# EXERCISE OBJECTIVE
Below you will find a set of lines. Repeat them all exactly.

::::

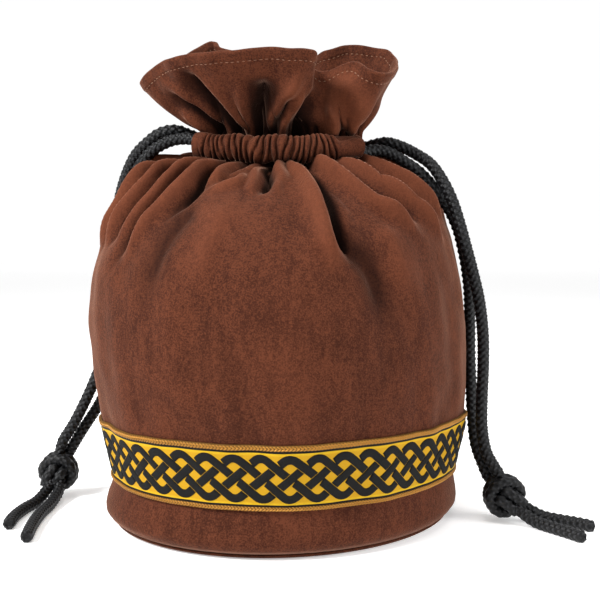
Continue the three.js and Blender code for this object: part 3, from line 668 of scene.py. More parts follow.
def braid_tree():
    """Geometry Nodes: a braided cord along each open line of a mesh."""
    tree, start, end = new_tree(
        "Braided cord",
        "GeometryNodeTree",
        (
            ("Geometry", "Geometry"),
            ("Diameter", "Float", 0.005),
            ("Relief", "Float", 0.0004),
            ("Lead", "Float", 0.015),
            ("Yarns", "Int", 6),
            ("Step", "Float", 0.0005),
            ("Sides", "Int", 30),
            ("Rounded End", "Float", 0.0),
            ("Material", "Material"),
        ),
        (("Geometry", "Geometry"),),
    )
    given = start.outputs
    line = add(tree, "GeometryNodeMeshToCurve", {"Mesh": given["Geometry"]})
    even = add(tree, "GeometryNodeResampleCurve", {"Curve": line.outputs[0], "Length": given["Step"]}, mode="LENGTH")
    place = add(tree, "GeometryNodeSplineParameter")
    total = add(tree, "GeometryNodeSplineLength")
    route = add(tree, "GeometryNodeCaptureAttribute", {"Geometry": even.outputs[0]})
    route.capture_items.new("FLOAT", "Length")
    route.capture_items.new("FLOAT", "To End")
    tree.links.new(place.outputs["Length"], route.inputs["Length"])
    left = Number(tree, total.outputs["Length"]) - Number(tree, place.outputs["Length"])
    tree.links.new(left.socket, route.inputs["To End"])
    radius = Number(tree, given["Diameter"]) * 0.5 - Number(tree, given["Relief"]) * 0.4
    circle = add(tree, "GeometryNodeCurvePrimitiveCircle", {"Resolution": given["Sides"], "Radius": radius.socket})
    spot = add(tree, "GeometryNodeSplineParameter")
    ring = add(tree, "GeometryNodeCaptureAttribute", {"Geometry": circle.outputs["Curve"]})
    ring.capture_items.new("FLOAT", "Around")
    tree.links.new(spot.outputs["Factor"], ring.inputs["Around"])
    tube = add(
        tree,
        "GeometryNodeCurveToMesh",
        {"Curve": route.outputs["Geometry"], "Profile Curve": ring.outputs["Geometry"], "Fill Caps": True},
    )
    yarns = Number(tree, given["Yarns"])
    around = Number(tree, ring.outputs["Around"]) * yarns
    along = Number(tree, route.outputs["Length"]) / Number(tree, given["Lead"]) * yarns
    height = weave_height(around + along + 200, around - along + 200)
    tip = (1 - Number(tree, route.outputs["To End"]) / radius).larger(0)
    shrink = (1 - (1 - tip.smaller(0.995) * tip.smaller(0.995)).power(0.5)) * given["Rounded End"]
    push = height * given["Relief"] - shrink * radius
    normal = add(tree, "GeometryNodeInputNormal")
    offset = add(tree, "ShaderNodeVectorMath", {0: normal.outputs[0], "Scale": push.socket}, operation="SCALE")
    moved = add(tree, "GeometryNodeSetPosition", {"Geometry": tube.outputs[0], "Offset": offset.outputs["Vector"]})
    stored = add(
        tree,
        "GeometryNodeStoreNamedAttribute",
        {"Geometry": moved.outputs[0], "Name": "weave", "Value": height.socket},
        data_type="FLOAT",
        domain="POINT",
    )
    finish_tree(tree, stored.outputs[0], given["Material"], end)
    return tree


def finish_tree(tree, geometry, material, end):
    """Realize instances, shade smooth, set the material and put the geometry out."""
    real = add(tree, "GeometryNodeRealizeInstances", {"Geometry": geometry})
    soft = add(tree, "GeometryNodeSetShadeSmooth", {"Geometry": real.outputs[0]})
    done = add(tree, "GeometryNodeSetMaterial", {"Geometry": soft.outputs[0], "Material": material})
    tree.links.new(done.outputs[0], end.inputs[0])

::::

# RESULT OF THE EXERCISE
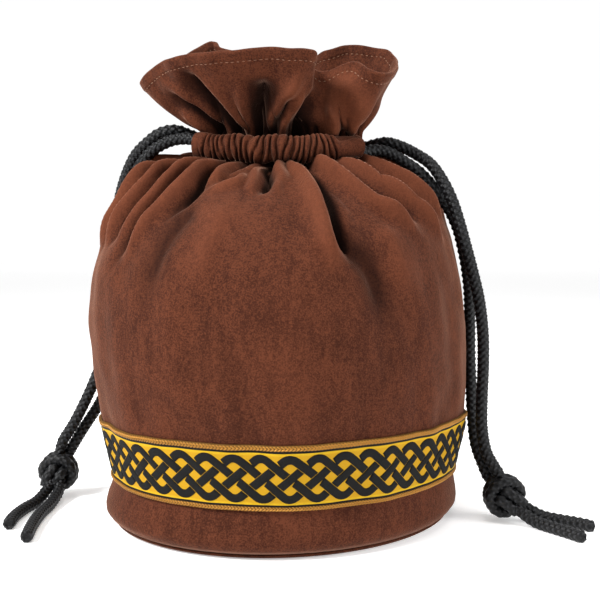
Continue the three.js and Blender code for this object: part 3, from line 668 of scene.py. More parts follow.
def braid_tree():
    """Geometry Nodes: a braided cord along each open line of a mesh."""
    tree, start, end = new_tree(
        "Braided cord",
        "GeometryNodeTree",
        (
            ("Geometry", "Geometry"),
            ("Diameter", "Float", 0.005),
            ("Relief", "Float", 0.0004),
            ("Lead", "Float", 0.015),
            ("Yarns", "Int", 6),
            ("Step", "Float", 0.0005),
            ("Sides", "Int", 30),
            ("Rounded End", "Float", 0.0),
            ("Material", "Material"),
        ),
        (("Geometry", "Geometry"),),
    )
    given = start.outputs
    line = add(tree, "GeometryNodeMeshToCurve", {"Mesh": given["Geometry"]})
    even = add(tree, "GeometryNodeResampleCurve", {"Curve": line.outputs[0], "Length": given["Step"]}, mode="LENGTH")
    place = add(tree, "GeometryNodeSplineParameter")
    total = add(tree, "GeometryNodeSplineLength")
    route = add(tree, "GeometryNodeCaptureAttribute", {"Geometry": even.outputs[0]})
    route.capture_items.new("FLOAT", "Length")
    route.capture_items.new("FLOAT", "To End")
    tree.links.new(place.outputs["Length"], route.inputs["Length"])
    left = Number(tree, total.outputs["Length"]) - Number(tree, place.outputs["Length"])
    tree.links.new(left.socket, route.inputs["To End"])
    radius = Number(tree, given["Diameter"]) * 0.5 - Number(tree, given["Relief"]) * 0.4
    circle = add(tree, "GeometryNodeCurvePrimitiveCircle", {"Resolution": given["Sides"], "Radius": radius.socket})
    spot = add(tree, "GeometryNodeSplineParameter")
    ring = add(tree, "GeometryNodeCaptureAttribute", {"Geometry": circle.outputs["Curve"]})
    ring.capture_items.new("FLOAT", "Around")
    tree.links.new(spot.outputs["Factor"], ring.inputs["Around"])
    tube = add(
        tree,
        "GeometryNodeCurveToMesh",
        {"Curve": route.outputs["Geometry"], "Profile Curve": ring.outputs["Geometry"], "Fill Caps": True},
    )
    yarns = Number(tree, given["Yarns"])
    around = Number(tree, ring.outputs["Around"]) * yarns
    along = Number(tree, route.outputs["Length"]) / Number(tree, given["Lead"]) * yarns
    height = weave_height(around + along + 200, around - along + 200)
    tip = (1 - Number(tree, route.outputs["To End"]) / radius).larger(0)
    shrink = (1 - (1 - tip.smaller(0.995) * tip.smaller(0.995)).power(0.5)) * given["Rounded End"]
    push = height * given["Relief"] - shrink * radius
    normal = add(tree, "GeometryNodeInputNormal")
    offset = add(tree, "ShaderNodeVectorMath", {0: normal.outputs[0], "Scale": push.socket}, operation="SCALE")
    moved = add(tree, "GeometryNodeSetPosition", {"Geometry": tube.outputs[0], "Offset": offset.outputs["Vector"]})
    stored = add(
        tree,
        "GeometryNodeStoreNamedAttribute",
        {"Geometry": moved.outputs[0], "Name": "weave", "Value": height.socket},
        data_type="FLOAT",
        domain="POINT",
    )
    finish_tree(tree, stored.outputs[0], given["Material"], end)
    return tree


def finish_tree(tree, geometry, material, end):
    """Realize instances, shade smooth, set the material and put the geometry out."""
    real = add(tree, "GeometryNodeRealizeInstances", {"Geometry": geometry})
    soft = add(tree, "GeometryNodeSetShadeSmooth", {"Geometry": real.outputs[0]})
    done = add(tree, "GeometryNodeSetMaterial", {"Geometry": soft.outputs[0], "Material": material})
    tree.links.new(done.outputs[0], end.inputs[0])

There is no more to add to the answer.